Of course I didn’t know about the Manual Alphabet when Anne came to teach me. I was very confused when she started moving her fingers in my palm. I was only seven, and did not know how to spell or read. Then, one day, we went to the water pump. As water was flowing over one hand, she spelled WATER, in my other hand, over and over again. Finally, I understood that the finger motion meant something.
After that, I wanted to know the names of everything. The very first day I learned 30 words. After 6 months, I knew 600 words. By the time I was 10 years old, I knew how to read Braille, which is raised dots on paper that blind people can read by feeling the dots.
Anne was my teacher, friend and companion for 49 years. When I went to college, she spelled out my textbooks for me. I learned to read French, German, Greek and Latin in Braille. When I was 24, I graduated from college. I was the first deaf-blind person to ever receive a college degree.

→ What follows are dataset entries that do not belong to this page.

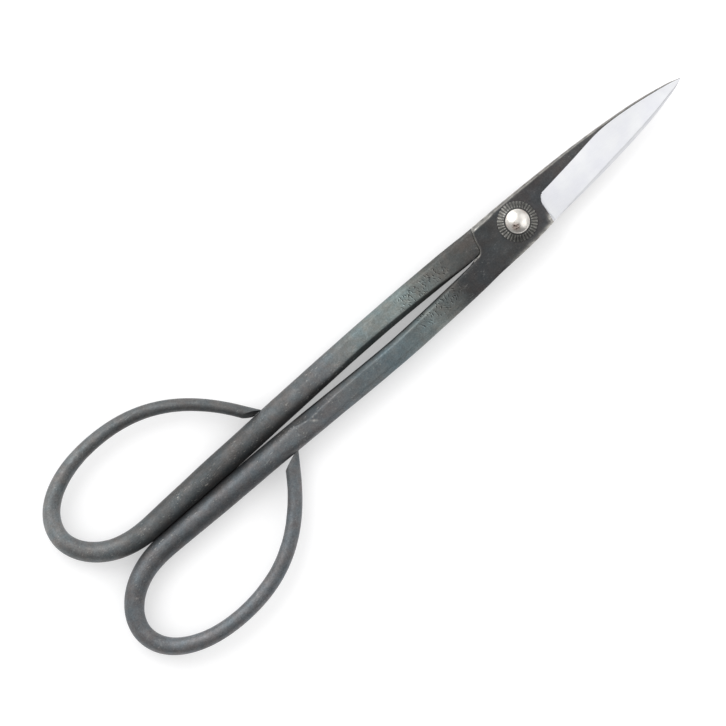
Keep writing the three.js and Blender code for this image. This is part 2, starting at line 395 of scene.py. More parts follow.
def chamfer_width(x, high):
    """Width of the bright chamfer along the plate's and blade's back."""
    planned = float(np.interp(x, BACK_CHAMFER[:, 0], BACK_CHAMFER[:, 1]))
    if x < HEEL_X:
        return planned
    return min(planned, 0.5 * (high - along(GRIND_LINE, x)))


def blank_thickness(x):
    """Thickness of the plate or of the blade's back, thinner where the ground face narrows."""
    share = max(0.0, (x - 9) / (BLADE_REACH - 9))
    tapered = PLATE_TOP + (TIP_THICKNESS - PLATE_TOP) * share
    if x < HEEL_X + 3:
        return tapered
    ground_width = along(GRIND_LINE, x) - along(CUTTING_EDGE, x)
    return min(tapered, EDGE_THICKNESS + STEEPEST_GRIND * ground_width)


def from_shoulder(x, y):
    """Distance from the edge where the plate faces the other half's shoulder."""
    if x > 0:
        return FAR
    if x > FILLET_X and y > FILLET_Y + (x - FILLET_X) * FILLET_Y / FILLET_X:
        return PLATE_ARC - math.hypot(x, y)
    if x > FILLET_X:
        return math.hypot(x - FILLET_X, y - FILLET_Y) - NECK_FILLET
    return plate_span(x)[1] - y


def blank_top(x, y):
    """Height of the plate or blade before grinding: flat, with chamfered edges."""
    low, high = plate_span(x)
    chamfer = chamfer_width(x, high)
    top = blank_thickness(x)
    from_back = along(BLADE_BACK, max(x, BLADE_BACK[0, 0])) - y
    drop = 0.85 * max(0, chamfer - from_back) + 0.12 * max(0, 1.9 * chamfer - from_back)
    drop = max(drop, 0.9 * max(0, 0.35 - from_shoulder(x, y)))
    if x < HEEL_X + 1:
        from_foot = y - low
        drop = max(drop, 0.9 * max(0, FOOT_CHAMFER - from_foot))
    into_neck = float(smoothstep((-x - 12.0 + 0.35 * (y + 1)) / 4.0))
    return top - drop - 0.16 * into_neck


def ground_top(x, y):
    """Height of the ground face: a slope from the grind line to the cutting edge."""
    low, _ = plate_span(x)
    grind = along(GRIND_LINE, x)
    top = blank_thickness(x)
    share = (y - low) / (grind - low)
    slope = EDGE_THICKNESS + (top - EDGE_THICKNESS) * share
    start = along(PLUNGE_TOP, min(y, PLUNGE_TOP[-1, 0]))
    into = float(smoothstep((x - start) / along(PLUNGE_WIDTH, min(y, PLUNGE_WIDTH[-1, 0]))))
    return slope * into + (top + 0.6) * (1 - into)


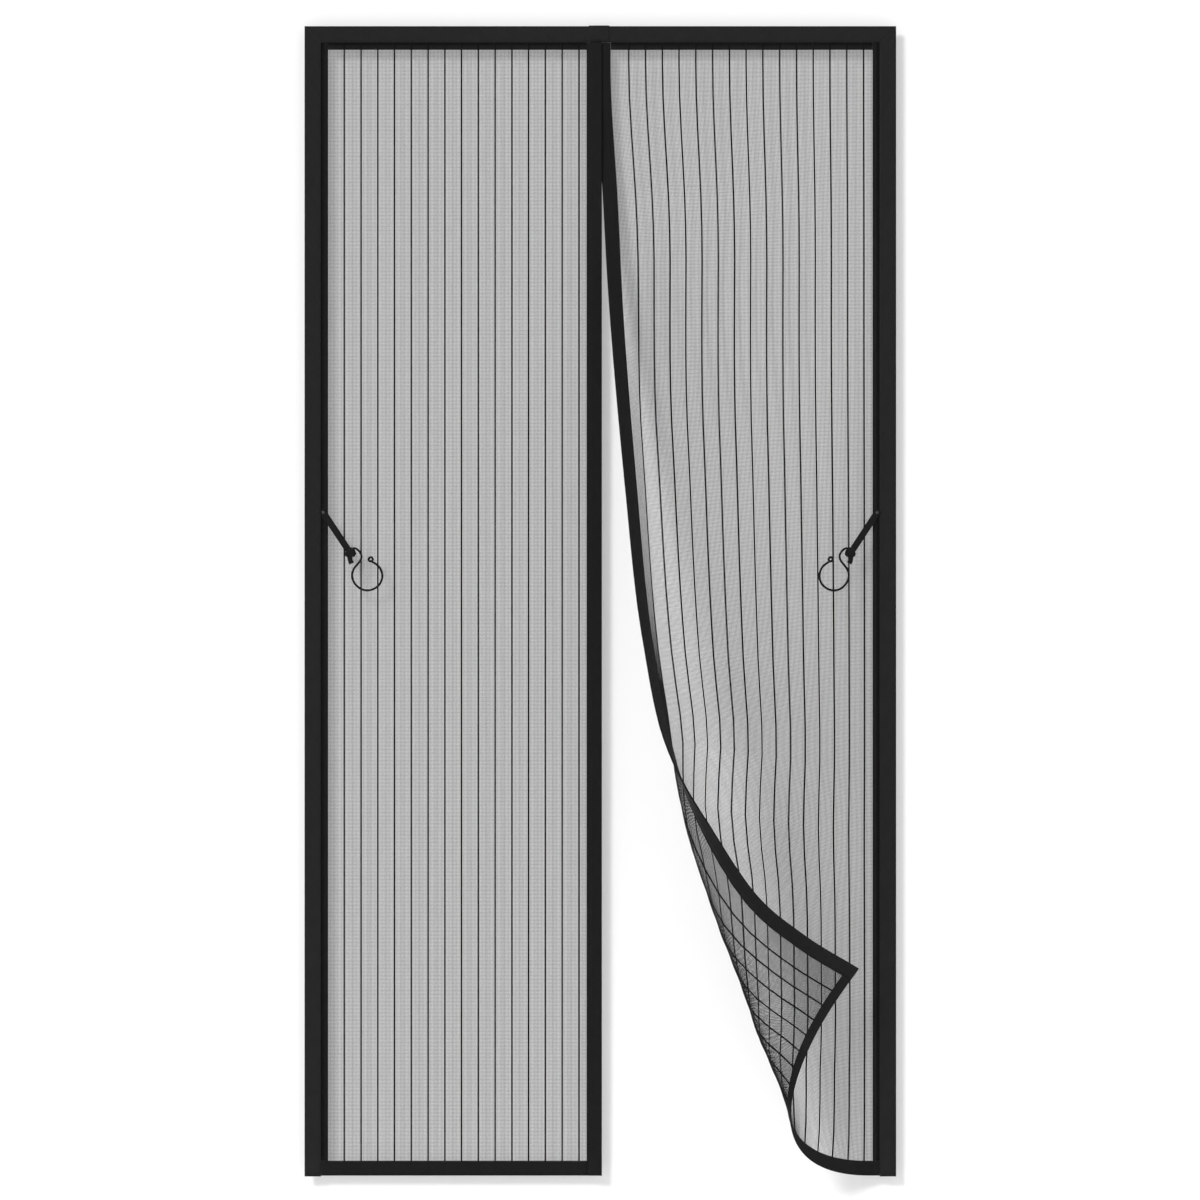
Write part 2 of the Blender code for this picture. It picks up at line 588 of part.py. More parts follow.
def build_tie_back(side, way, mats, through, collection, cutters):
    """Strap with its knot, the wire hook in the knot, and the rivet through strap, net and facing."""
    strap_mat, wire_mat, rivet_mat = mats
    anchor = Vector((way * (HALF - ANCHOR_INSET), STRAP_Y, TOP_Z - ANCHOR_DROP))
    knot_x = anchor.x - way * KNOT_INWARD
    knot_z = anchor.z - KNOT_BELOW
    reach = max(u for u, _ in HOOK_PATH)
    near = far = NET_Y
    if side == "right":
        near = right_leaf_depth(knot_x, knot_z)
        far = right_leaf_depth(knot_x - reach, knot_z - EYE_BELOW)
    slope = math.atan2(near - far, reach)
    inward = Vector((-way * math.cos(slope), -math.sin(slope), 0.0))
    down = Vector((0.0, 0.0, -1.0))
    stand_off = (STRIPE_THICKNESS / 2 + TIE_GAP + KNOT_THICKNESS / 2) / math.cos(slope)
    knot = Vector((knot_x, near - stand_off, knot_z))

    # Strap: flat under the rivet, then straight to the knot, and the tail hanging from it
    along = Vector((knot_x - anchor.x, 0.0, knot_z - anchor.z)).normalized()
    across = along.cross(Vector((0.0, 1.0, 0.0))) * (STRAP_WIDTH / 2)
    line = (anchor - along * STRAP_END, anchor + along * (STRAP_END + RIVET_HEAD_RADIUS), knot)
    rows = np.array([[tuple(p - across), tuple(p + across)] for p in line])
    strap = cloth(f"{side}_tie_strap", rows, STRAP_THICKNESS, strap_mat, collection)

    lump_mesh = bpy.data.meshes.new(f"{side}_knot_shape")
    bm = bmesh.new()
    size = Matrix.Diagonal((KNOT_WIDTH, KNOT_THICKNESS, KNOT_HEIGHT, 1.0))
    bmesh.ops.create_uvsphere(bm, u_segments=20, v_segments=12, radius=0.5, matrix=size)
    bm.to_mesh(lump_mesh)
    bm.free()
    lump_mesh.shade_smooth()
    lump = put(f"{side}_knot_shape", lump_mesh, strap_mat, cutters)
    lump.matrix_world = Matrix.Translation(knot) @ Matrix.Rotation(way * slope, 4, "Z")
    half = inward * (TAIL_WIDTH / 2)
    rows = np.array([[tuple(p - half), tuple(p + half)] for p in (knot, knot + down * TAIL_LENGTH)])
    tail = cloth(f"{side}_tail_shape", rows, STRAP_THICKNESS, strap_mat, cutters)
    add_shape(strap, lump, "UNION", "knot")
    add_shape(strap, tail, "UNION", "tail")

    # Wire hook: bow, ring and the eye at its end
    flat = [(u, v) for u, v in HOOK_PATH]
    for degrees in EYE_DEGREES:
        angle = math.radians(degrees)
        flat.append((EYE_INWARD + EYE_RADIUS * math.cos(angle), EYE_BELOW + EYE_RADIUS * math.sin(angle)))
    points = smooth_path([knot + inward * u + down * v for u, v in flat], 3)
    wire(f"{side}_tie_hook", points, WIRE_RADIUS, wire_mat, collection)
    channel_path = [points[0] * 2 - points[1], *points[:9]]
    channel = wire(f"{side}_channel_shape", channel_path, WIRE_RADIUS + CLEARANCE, wire_mat, cutters)
    add_shape(strap, channel, "DIFFERENCE", "wire_channel")

    # Rivet, and its hole through the strap, the net and the facing
    profile = rivet_profile()
    mesh = bpy.data.meshes.new(f"{side}_rivet")
    mesh.from_pydata([(r, y, 0.0) for r, y in profile], [(i, i + 1) for i in range(len(profile) - 1)], [])
    rivet = put(f"{side}_rivet", mesh, rivet_mat, collection)
    rivet.location = (anchor.x, 0.0, anchor.z)
    spin = rivet.modifiers.new("turned", "SCREW")
    spin.axis = "Y"
    spin.angle = 2 * math.pi
    spin.steps = spin.render_steps = 24
    spin.use_merge_vertices = True
    spin.merge_threshold = 0.0001
    spin.use_smooth_shade = True
    spin.use_normal_flip = True

    mesh = bpy.data.meshes.new(f"{side}_rivet_hole")
    bm = bmesh.new()
    radius = RIVET_SHANK_RADIUS + CLEARANCE
    turn = Matrix.Rotation(math.radians(90), 4, "X")
    bmesh.ops.create_cone(bm, cap_ends=True, segments=24, radius1=radius, radius2=radius,
                          depth=-4 * STRAP_Y, matrix=turn)
    bm.to_mesh(mesh)
    bm.free()
    hole = put(f"{side}_rivet_hole", mesh, rivet_mat, cutters)
    hole.location = (anchor.x, 0.0, anchor.z)
    for ob in (strap, *through):
        add_shape(ob, hole, "DIFFERENCE", "rivet_hole")


def build():
    for ob in list(bpy.data.objects):
        bpy.data.objects.remove(ob)
    scene = bpy.context.scene
    collection = bpy.data.collections.new("magnetic_insect_screen")
    cutters = bpy.data.collections.new("cutters")
    scene.collection.children.link(collection)
    scene.collection.children.link(cutters)

    fabric = material("woven_border_fabric", (0.0168, 0.0168, 0.0172), 0.85)
    hem_fabric = material("hem_fabric", (0.0116, 0.0116, 0.0119), 0.88)
    net_mat = material("insect_net", (0.0160, 0.0160, 0.0160), 0.80)
    hook_mat = material("hook_tape", (0.0130, 0.0130, 0.0133), 0.75)
    loop_mat = material("loop_tape", (0.0130, 0.0130, 0.0133), 0.95)
    magnet_mat = material("magnet", (0.0400, 0.0380, 0.0370), 0.55)
    elastic = material("elastic_strap", (0.0130, 0.0130, 0.0130), 0.80)
    wire_mat = material("coated_wire", (0.0080, 0.0080, 0.0080), 0.30)
    rivet_mat = material("rivet_metal", (0.4200, 0.4200, 0.4300), 0.30, 1.0)

    build_tapes(hook_mat, loop_mat, collection)
    build_tab(fabric, collection)
    facings = build_borders(fabric, collection)
    left = build_left_leaf(hem_fabric, net_mat, magnet_mat, collection)
    right = build_right_leaf(hem_fabric, net_mat, magnet_mat, collection)
    mats = (elastic, wire_mat, rivet_mat)
    build_tie_back("left", -1, mats, (left, facings["left"]), collection, cutters)
    build_tie_back("right", 1, mats, (right, facings["right"]), collection, cutters)

    for ob in cutters.objects:
        ob.hide_render = True
        ob.display_type = "WIRE"


build()
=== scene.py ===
"""Looks of the magnetic insect screen, laid over its CAD frame."""
import math

import bpy
import numpy as np
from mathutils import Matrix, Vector


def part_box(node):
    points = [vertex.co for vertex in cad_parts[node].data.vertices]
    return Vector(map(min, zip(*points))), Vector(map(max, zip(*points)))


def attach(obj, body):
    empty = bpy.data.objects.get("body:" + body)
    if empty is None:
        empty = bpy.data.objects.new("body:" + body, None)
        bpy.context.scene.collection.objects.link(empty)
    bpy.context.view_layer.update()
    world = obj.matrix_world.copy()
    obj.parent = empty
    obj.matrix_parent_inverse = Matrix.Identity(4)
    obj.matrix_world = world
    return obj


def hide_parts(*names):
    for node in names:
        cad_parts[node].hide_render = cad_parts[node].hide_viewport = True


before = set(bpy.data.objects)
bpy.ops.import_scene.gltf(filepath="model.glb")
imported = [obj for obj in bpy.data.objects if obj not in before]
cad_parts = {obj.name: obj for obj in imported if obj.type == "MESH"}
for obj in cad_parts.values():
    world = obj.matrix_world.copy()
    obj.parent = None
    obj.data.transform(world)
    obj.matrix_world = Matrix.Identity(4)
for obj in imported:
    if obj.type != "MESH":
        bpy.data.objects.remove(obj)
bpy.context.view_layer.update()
scene = bpy.context.scene


# Camera, light, wall and floor. The screen hangs on a plain white wall.
# The camera looks straight at it from 30 m with a long lens, so depth hardly changes sizes.
# One sun from the upper left throws the narrow soft shadow to the right and below.
def linear(hex_colour):
    """Linear RGB of an sRGB hex colour: a straight line near black and a power of 2.4 above it."""
    values = [int(hex_colour[i:i + 2], 16) / 255 for i in (0, 2, 4)]
    return [v / 12.92 if v <= 0.04045 else ((v + 0.055) / 1.055) ** 2.4 for v in values]


def new_material(name):
    """New material of this name, and its shader."""
    mat = bpy.data.materials.new(name)
    mat.use_nodes = True
    return mat, mat.node_tree.nodes["Principled BSDF"]


def add(mat, kind, inputs=(), **settings):
    """Shader node with its settings, each input given as a value or as another node's output."""
    made = mat.node_tree.nodes.new(kind)
    for key, value in settings.items():
        setattr(made, key, value)
    for key, value in dict(inputs).items():
        if isinstance(value, bpy.types.NodeSocket):
            mat.node_tree.links.new(value, made.inputs[key])
        else:
            made.inputs[key].default_value = value
    return made


FRAME_METRES = 2.1912
CAMERA_DISTANCE = 30.0
SENSOR_MM = 36.0
VIEW_CENTRE = (-0.0006, -1.0326)
SUN_FROM = (-0.68, -1.0, 0.78)
WALL_Y = 0.018
FLOOR_Z = -2.5
SEEN_WHITE = 0.30

camera = bpy.data.cameras.new("camera")
camera.sensor_width = SENSOR_MM
camera.lens = SENSOR_MM * CAMERA_DISTANCE / FRAME_METRES
camera.clip_end = 100.0
camera_object = bpy.data.objects.new("camera", camera)
camera_object.location = (VIEW_CENTRE[0], -CAMERA_DISTANCE, VIEW_CENTRE[1])
camera_object.rotation_euler = (math.radians(90), 0, 0)
scene.collection.objects.link(camera_object)
scene.camera = camera_object
scene.view_settings.view_transform = "Standard"

sun = bpy.data.lights.new("sun", "SUN")
sun.energy = 2.1
sun.angle = math.radians(14)
sun_object = bpy.data.objects.new("sun", sun)
sun_object.rotation_euler = Vector(SUN_FROM).to_track_quat("Z", "Y").to_euler()
scene.collection.objects.link(sun_object)

world = bpy.data.worlds.new("studio")
world.use_nodes = True
world.node_tree.nodes["Background"].inputs["Color"].default_value = (1, 1, 1, 1)
world.node_tree.nodes["Background"].inputs["Strength"].default_value = 0.67
scene.world = world


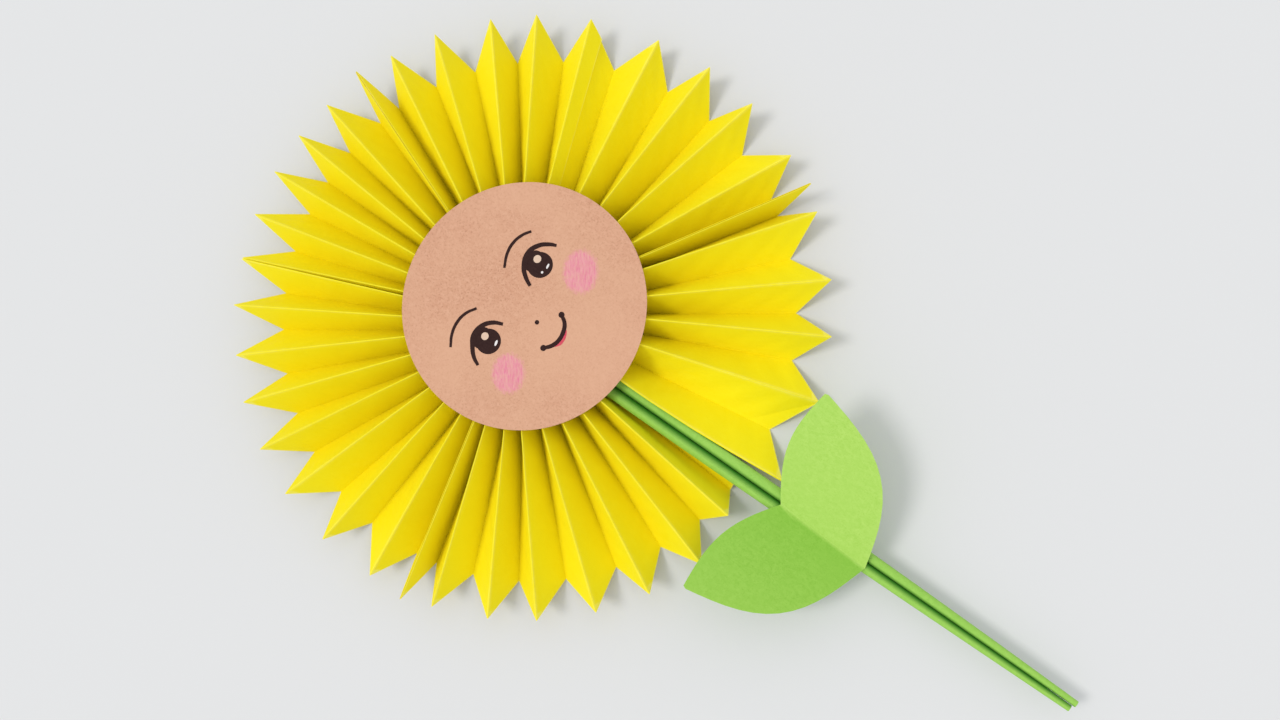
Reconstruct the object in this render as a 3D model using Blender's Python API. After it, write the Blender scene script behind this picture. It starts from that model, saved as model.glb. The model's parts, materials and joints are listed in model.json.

Anne also taught me to speak by feeling the throats and mouths of other people. Later, I worked to help others who had special needs. I was the author of 12 books, and went to over 40 countries to talk about ways to prevent blindness. I definitely had a full life. In 1964, when I was 84 years old, I was awarded the Presidential Medal of Freedom. In 1965, I was elected to the Women’s Hall of Fame. I died in 1987, and was buried next to my teacher in the National Cathedral in Washington, D.C.